◆ Exercise goal ◆
Write out exactly, with no other output, the lines below from the one that contains "cad_parts[node].hide_render = cad_parts[node].hide_viewport" through the end.
-----
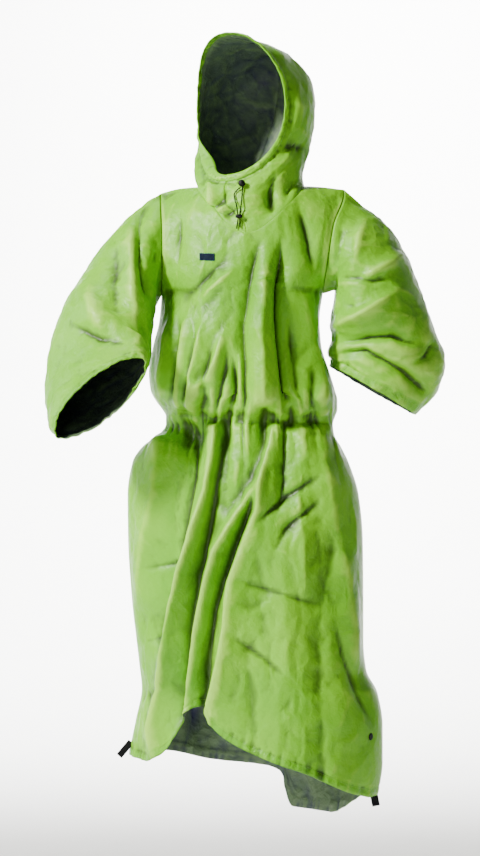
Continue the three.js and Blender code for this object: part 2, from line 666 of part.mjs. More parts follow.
// Loops where the hood and the sleeves start
const frontNeck = edgeRun(0, SHOULDER_COLUMNS, SHOULDER_COLUMNS + FRONT_NECK_COLUMNS, true);
const backNeck = edgeRun(0, SHOULDER_COLUMNS + BACK_NECK_COLUMNS, SHOULDER_COLUMNS, true);
const neckLoop = [
  ...frontNeck.map(([i, j]) => front[i][j]),
  ...backNeck.slice(1, -1).map(([i, j]) => back[i][j]),
];
const throatIndex = FRONT_NECK_COLUMNS / 2;
const halfColumns = neckLoop.length / 2;
const crownIndex = throatIndex + halfColumns;
const neckAngles = neckLoop.map((point, i) => {
  const { yaw, half, throat } = hoodSections[0];
  const turn = THREE.MathUtils.degToRad(yaw);
  const x = point.x - HOOD_CENTRE_X;
  const aside = x * Math.cos(turn) - point.y * Math.sin(turn);
  const ahead = -x * Math.sin(turn) - point.y * Math.cos(turn);
  const angle = Math.atan2(aside / half, ahead / throat);
  return i > throatIndex && angle < 0 ? angle + Math.PI * 2 : angle;
});

// Angles round the hood: at the neckline those of its points, further up evenly spaced
const throatSide = THREE.MathUtils.degToRad(HOOD_FRONT_HALF);
function hoodAngle(at, i) {
  const frontShare = i / FRONT_NECK_COLUMNS;
  const backShare = (i - FRONT_NECK_COLUMNS) / BACK_NECK_COLUMNS;
  const even = i <= FRONT_NECK_COLUMNS
    ? mix(-throatSide, throatSide, frontShare)
    : mix(throatSide, Math.PI * 2 - throatSide, backShare);
  return mix(neckAngles[i], even, smooth(clamp(at / EVEN_FROM, 0, 1)));
}

function armholeLoop(frontEdge, backEdge) {
  const loop = [];
  for (let i = 0; i <= yoke; i += 1) {
    loop.push(front[i][frontEdge]);
  }
  for (let i = yoke - 1; i > 0; i -= 1) {
    loop.push(back[i][backEdge]);
  }
  return loop;
}

const armAngles = Array.from({ length: 2 * yoke }, (_, n) => (n / (2 * yoke)) * Math.PI * 2);
const sleevePlaces = Array.from({ length: SLEEVE_RINGS + 1 }, (_, n) => n / SLEEVE_RINGS);
const hoodPlaces = Array.from({ length: HOOD_RINGS + 1 }, (_, n) => (n / HOOD_RINGS) * HOOD_END);
const channelPlaces = [CHANNEL_START, mix(CHANNEL_START, 1, 0.5), 1];

function tubeHeights(plain, name, flip) {
  const keep = (i) => smooth(clamp(i / fadeRows, 0, 1));
  return foldHeights(plain, gridNormals(plain, true, flip), name, keep);
}

const rightTube = tubeGrid(armholeLoop(0, 0), sleevePlaces,
  (at, angle) => sleevePoint(rightSleeve, at, angle), (at, i) => armAngles[i], 0.5);
const leftTube = tubeGrid(armholeLoop(frontColumns - 1, backColumns - 1), sleevePlaces,
  (at, angle) => sleevePoint(leftSleeve, at, angle), (at, i) => armAngles[i], 0.5);
const hoodTube = tubeGrid(neckLoop, hoodPlaces, hoodPoint, hoodAngle, 0.6);
const channelTube = channelPlaces.map((at) => neckLoop.map((point, i) => hoodPoint(at, hoodAngle(at, i))));
const rightHeights = tubeHeights(rightTube, 'sleeveRight', true);
const leftHeights = tubeHeights(leftTube, 'sleeveLeft', false);
const hoodHeights = tubeHeights(hoodTube, 'hood', false);
const sleeveRight = raised(rightTube, gridNormals(rightTube, true, true), rightHeights);
const sleeveLeft = raised(leftTube, gridNormals(leftTube, true, false), leftHeights);
const hood = raised(hoodTube, gridNormals(hoodTube, true, false), hoodHeights);

// Right and left halves of the hood, split at the throat and the crown
function hoodHalf(grid, start) {
  const spans = Array.from({ length: halfColumns + 1 }, (_, n) => start + n);
  return grid.map((row) => spans.map((column) => row[column % row.length]));
}

const hoodNormals = gridNormals(hood, true, false);
const pieces = {
  front_panel: {
    grid: front,
    normals: gridNormals(front, false, true),
    heights: frontHeights,
    flip: false,
    closed: false,
    thickness: (i) => (i >= bodyRows - 2 ? HEM_CLOTH : CLOTH),
    runs: [
      { cells: edgeRun(0, 0, SHOULDER_COLUMNS, true), inner: (i, j) => [i + 1, j] },
      { cells: frontNeck, inner: (i, j) => [i + 1, j] },
      {
        cells: edgeRun(0, frontColumns - 1 - SHOULDER_COLUMNS, frontColumns - 1, true),
        inner: (i, j) => [i + 1, j],
      },
      { cells: edgeRun(0, 0, yoke, false), inner: (i, j) => [i, j + 1] },
      { cells: edgeRun(0, yoke, bodyRows - 1, false), inner: (i, j) => [i, j + 1] },
      { cells: edgeRun(frontColumns - 1, 0, yoke, false), inner: (i, j) => [i, j - 1] },
      { cells: edgeRun(frontColumns - 1, yoke, bodyRows - 1, false), inner: (i, j) => [i, j - 1] },
    ],
  },
  back_panel: {
    grid: back,
    normals: gridNormals(back, false, false),
    heights: backHeights,
    flip: true,
    closed: false,
    thickness: (i) => (i >= bodyRows - 2 ? HEM_CLOTH : CLOTH),
    runs: [
      { cells: edgeRun(0, 0, SHOULDER_COLUMNS, true), inner: (i, j) => [i + 1, j] },
      {
        cells: edgeRun(0, SHOULDER_COLUMNS, SHOULDER_COLUMNS + BACK_NECK_COLUMNS, true),
        inner: (i, j) => [i + 1, j],
      },
      {
        cells: edgeRun(0, backColumns - 1 - SHOULDER_COLUMNS, backColumns - 1, true),
        inner: (i, j) => [i + 1, j],
      },
      { cells: edgeRun(0, 0, yoke, false), inner: (i, j) => [i, j + 1] },
      { cells: edgeRun(0, yoke, bodyRows - 1, false), inner: (i, j) => [i, j + 1] },
      { cells: edgeRun(backColumns - 1, 0, yoke, false), inner: (i, j) => [i, j - 1] },
      { cells: edgeRun(backColumns - 1, yoke, bodyRows - 1, false), inner: (i, j) => [i, j - 1] },
    ],
  },
  sleeve_right: {
    grid: sleeveRight,
    normals: gridNormals(sleeveRight, true, true),
    heights: rightHeights,
    flip: false,
    closed: true,
    thickness: (i) => (i >= SLEEVE_RINGS - 1 ? HEM_CLOTH : CLOTH),
    runs: [{ cells: edgeRun(0, 0, armAngles.length - 1, true), inner: (i, j) => [i + 1, j], loop: true }],
  },
  sleeve_left: {
    grid: sleeveLeft,
    normals: gridNormals(sleeveLeft, true, false),
    heights: leftHeights,
    flip: true,
    closed: true,
    thickness: (i) => (i >= SLEEVE_RINGS - 1 ? HEM_CLOTH : CLOTH),
    runs: [{ cells: edgeRun(0, 0, armAngles.length - 1, true), inner: (i, j) => [i + 1, j], loop: true }],
  },
  hood_left: {
    grid: hoodHalf(hood, throatIndex),
    normals: hoodHalf(hoodNormals, throatIndex),
    heights: hoodHalf(hoodHeights, throatIndex),
    flip: true,
    closed: false,
    thickness: () => CLOTH,
    runs: [
      { cells: edgeRun(0, 0, halfColumns, true), inner: (i, j) => [i + 1, j] },
      { cells: edgeRun(0, 0, HOOD_RINGS, false), inner: (i, j) => [i, j + 1] },
      { cells: edgeRun(halfColumns, 0, HOOD_RINGS, false), inner: (i, j) => [i, j - 1] },
    ],
  },
  hood_right: {
    grid: hoodHalf(hood, crownIndex),
    normals: hoodHalf(hoodNormals, crownIndex),
    heights: hoodHalf(hoodHeights, crownIndex),
    flip: true,
    closed: false,
    thickness: () => CLOTH,
    runs: [
      { cells: edgeRun(0, 0, halfColumns, true), inner: (i, j) => [i + 1, j] },
      { cells: edgeRun(0, 0, HOOD_RINGS, false), inner: (i, j) => [i, j + 1] },
      { cells: edgeRun(halfColumns, 0, HOOD_RINGS, false), inner: (i, j) => [i, j - 1] },
    ],
  },
  face_channel: {
    grid: channelTube,
    normals: gridNormals(channelTube, true, false),
    heights: channelTube.map((row) => row.map(() => 0)),
    flip: true,
    closed: true,
    thickness: (i) => (i === 1 ? CHANNEL_CLOTH : CLOTH),
    runs: [],
  },
};

const seams = new Seams();
for (const piece of Object.values(pieces)) {
  for (const run of piece.runs) {
    for (const [i, j] of run.cells) {
      seams.note(piece.grid[i][j], piece.normals[i][j]);
    }
  }
}

const poncho = new THREE.Group();
const turned = new THREE.Group();
turned.rotation.z = TURN;
poncho.add(turned);

const meshes = {};
for (const [name, piece] of Object.entries(pieces)) {
  const mesh = new THREE.Mesh(wallGeometry(piece, seams), COLOURS.cloth);
  mesh.name = name;
  meshes[name] = mesh;
  turned.add(mesh);
}

// Small pieces, each on the cloth that carries it
const caster = new THREE.Raycaster();
const fromFront = new THREE.Vector3(0, 1, 0);
function onCloth(name, x, z) {
  caster.set(new THREE.Vector3(x, -2000, z), fromFront);
  const hit = caster.intersectObject(meshes[name])[0];
  return { point: hit.point, normal: hit.face.normal.clone() };
}

function addPiece(name, geometry, colour) {
  const mesh = new THREE.Mesh(geometry, colour);
  mesh.name = name;
  turned.add(mesh);
  return mesh;
}

// A sewn patch whose points are the chest's own, moved out
function labelGeometry() {
  const { x, z, width, height, tilt, thick, columns, rows } = label;
  const out = onCloth('front_panel', x, z).normal;
  const grid = [];
  for (let i = 0; i <= rows; i += 1) {
    const line = [];
    for (let j = 0; j <= columns; j += 1) {
      const across = (j / columns - 0.5) * width;
      const down = (i / rows - 0.5) * height;
      const place = onCloth('front_panel', x + across, z - down + across * tilt).point;
      line.push(place.addScaledVector(out, SEAM_GAP + LABEL_CLEAR + thick / 2));
    }
    grid.push(line);
  }
  return wallGeometry({
    grid,
    normals: grid.map((line) => line.map(() => out)),
    heights: grid.map((line) => line.map(() => 0)),
    runs: [],
    closed: false,
    flip: false,
    thickness: () => thick,
  }, seams);
}

// A turned piece from [radius, height] points, its axis along the given direction
function turnedGeometry(profile, sides, axis, place) {
  const geometry = new THREE.LatheGeometry(profile.map(([r, h]) => new THREE.Vector2(r, h)), sides);
  const up = new THREE.Vector3(0, 1, 0);
  geometry.applyQuaternion(new THREE.Quaternion().setFromUnitVectors(up, axis));
  geometry.translate(place.x, place.y, place.z);
  return geometry;
}

function ballProfile(radius, steps) {
  return Array.from({ length: steps + 1 }, (_, i) => {
    const angle = (i / steps - 0.5) * Math.PI;
    return [i % steps === 0 ? 0 : radius * Math.cos(angle), radius * Math.sin(angle)];
  });
}

function cordGeometry(route) {
  const section = new THREE.Shape();
  for (let i = 0; i < CORD_SIDES; i += 1) {
    const angle = (i / CORD_SIDES) * Math.PI * 2;
    const x = (CORD / 2) * Math.cos(angle);
    const y = (CORD / 2) * Math.sin(angle);
    if (i === 0) {
      section.moveTo(x, y);
    } else {
      section.lineTo(x, y);
    }
  }
  const path = new THREE.CatmullRomCurve3(route.map(toVector));
  const steps = Math.ceil(path.getLength() / CORD_STEP);
  return new THREE.ExtrudeGeometry(section, { steps, extrudePath: path, bevelEnabled: false });
}

function tabGeometry({ x, y, z, width, length, thick, lean }) {
  const geometry = new THREE.BoxGeometry(width, thick, length);
  geometry.rotateY(THREE.MathUtils.degToRad(lean));
  geometry.translate(x, y, z);
  return geometry;
}

addPiece('label', labelGeometry(), COLOURS.label);
const snapSeat = onCloth('front_panel', snap.x, snap.z);
snapSeat.point.addScaledVector(snapSeat.normal, SEAM_GAP + snap.clear);
addPiece('snap_left', turnedGeometry(snap.profile, 24, snapSeat.normal, snapSeat.point), COLOURS.black);
addPiece('stopper', turnedGeometry(ballProfile(STOPPER_RADIUS, 8), 14, new THREE.Vector3(0, 0, 1),
  toVector(stopperPlace)), COLOURS.black);
addPiece('cord_toggle', turnedGeometry(toggleProfile, 12, new THREE.Vector3(1, 0, 0),
  toVector(togglePlace)), COLOURS.black);
for (const [name, route] of Object.entries(cordRoutes)) {
  addPiece(name, cordGeometry(route), COLOURS.black);
}
addPiece('tab_right', tabGeometry(tabRight), COLOURS.black);
addPiece('tab_left', tabGeometry(tabLeft), COLOURS.black);

export default poncho;
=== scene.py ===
# A hooded rain poncho of coated nylon, in the hollow shape that it has when it is worn.
# Tables are in millimetres, in a frame turned about Z by TURN from the part's own: x runs
# across the garment, y runs to its back and z runs up. Finished meshes are in metres.
import math

import bmesh
import bpy
import numpy as np
from mathutils import Matrix, Vector, noise


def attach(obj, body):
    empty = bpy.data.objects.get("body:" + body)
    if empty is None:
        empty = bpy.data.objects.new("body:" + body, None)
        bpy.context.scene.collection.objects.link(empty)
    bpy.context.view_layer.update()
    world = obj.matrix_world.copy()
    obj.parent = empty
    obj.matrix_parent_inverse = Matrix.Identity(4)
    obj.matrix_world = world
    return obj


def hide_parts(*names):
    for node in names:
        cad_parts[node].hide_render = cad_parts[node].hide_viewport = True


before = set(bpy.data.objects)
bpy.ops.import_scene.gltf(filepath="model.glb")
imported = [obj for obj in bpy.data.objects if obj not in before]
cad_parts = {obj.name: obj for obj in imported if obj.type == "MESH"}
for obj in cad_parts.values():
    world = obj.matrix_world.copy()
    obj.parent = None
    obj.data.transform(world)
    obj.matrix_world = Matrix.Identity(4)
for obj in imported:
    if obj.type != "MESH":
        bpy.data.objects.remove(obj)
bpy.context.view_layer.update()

MM = 0.001
TURN = math.radians(12)
ARMPIT_Z = -178
BLOUSE_END_Z = -430
HEM_LEVEL = -1000
NECK_SHARE = 0.57
SHOULDER_ROUND = 62
FOLD_FADE = 78
WAIST_FADE = 30
WAIST_REACH = 50
RIDGE_SHARPNESS = 1.2
TROUGH_SHARPNESS = 1.0
FOLD_RISE = 1.3
HOOD_CENTRE_X = 8
HOOD_FULLNESS = 0.93
HOOD_FRONT_HALF = 104
HOOD_END = 0.955
CHANNEL_START = 0.963
EVEN_FROM = 0.5
COLUMN_DRIFT = 0.26
WAIST_GATHERS = 9
WAIST_Z = -412
FRONT_NECK_DROP = 90
BACK_NECK_DROP = 26

# How finely the cloth is laid out
SHOULDER_COLUMNS = 28
FRONT_NECK_COLUMNS = 84
BACK_NECK_COLUMNS = 50
YOKE_STEPS = 46
BLOUSE_STEPS = 58
SKIRT_STEPS = 128
SLEEVE_STEPS = 96
HOOD_STEPS = 84
CHANNEL_STEPS = 9
HEM_ROWS = 3

# The face opening's edge is turned out in a small lapel at its lower right
LAPEL_Z = 62
LAPEL_REACH = 46
LAPEL_TURN = (20, -10, -4)

# Cloth and sewing
CLOTH = 0.6
HEM_CLOTH = 1.7
HEM_WIDTH = 15
STITCH_FROM_EDGE = 12.5
STITCH = 2.3
STITCH_SPACING = 3.4
THREAD = 0.5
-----
◆ Finished answer ◆
        cad_parts[node].hide_render = cad_parts[node].hide_viewport = True


before = set(bpy.data.objects)
bpy.ops.import_scene.gltf(filepath="model.glb")
imported = [obj for obj in bpy.data.objects if obj not in before]
cad_parts = {obj.name: obj for obj in imported if obj.type == "MESH"}
for obj in cad_parts.values():
    world = obj.matrix_world.copy()
    obj.parent = None
    obj.data.transform(world)
    obj.matrix_world = Matrix.Identity(4)
for obj in imported:
    if obj.type != "MESH":
        bpy.data.objects.remove(obj)
bpy.context.view_layer.update()

MM = 0.001
TURN = math.radians(12)
ARMPIT_Z = -178
BLOUSE_END_Z = -430
HEM_LEVEL = -1000
NECK_SHARE = 0.57
SHOULDER_ROUND = 62
FOLD_FADE = 78
WAIST_FADE = 30
WAIST_REACH = 50
RIDGE_SHARPNESS = 1.2
TROUGH_SHARPNESS = 1.0
FOLD_RISE = 1.3
HOOD_CENTRE_X = 8
HOOD_FULLNESS = 0.93
HOOD_FRONT_HALF = 104
HOOD_END = 0.955
CHANNEL_START = 0.963
EVEN_FROM = 0.5
COLUMN_DRIFT = 0.26
WAIST_GATHERS = 9
WAIST_Z = -412
FRONT_NECK_DROP = 90
BACK_NECK_DROP = 26

# How finely the cloth is laid out
SHOULDER_COLUMNS = 28
FRONT_NECK_COLUMNS = 84
BACK_NECK_COLUMNS = 50
YOKE_STEPS = 46
BLOUSE_STEPS = 58
SKIRT_STEPS = 128
SLEEVE_STEPS = 96
HOOD_STEPS = 84
CHANNEL_STEPS = 9
HEM_ROWS = 3

# The face opening's edge is turned out in a small lapel at its lower right
LAPEL_Z = 62
LAPEL_REACH = 46
LAPEL_TURN = (20, -10, -4)

# Cloth and sewing
CLOTH = 0.6
HEM_CLOTH = 1.7
HEM_WIDTH = 15
STITCH_FROM_EDGE = 12.5
STITCH = 2.3
STITCH_SPACING = 3.4
THREAD = 0.5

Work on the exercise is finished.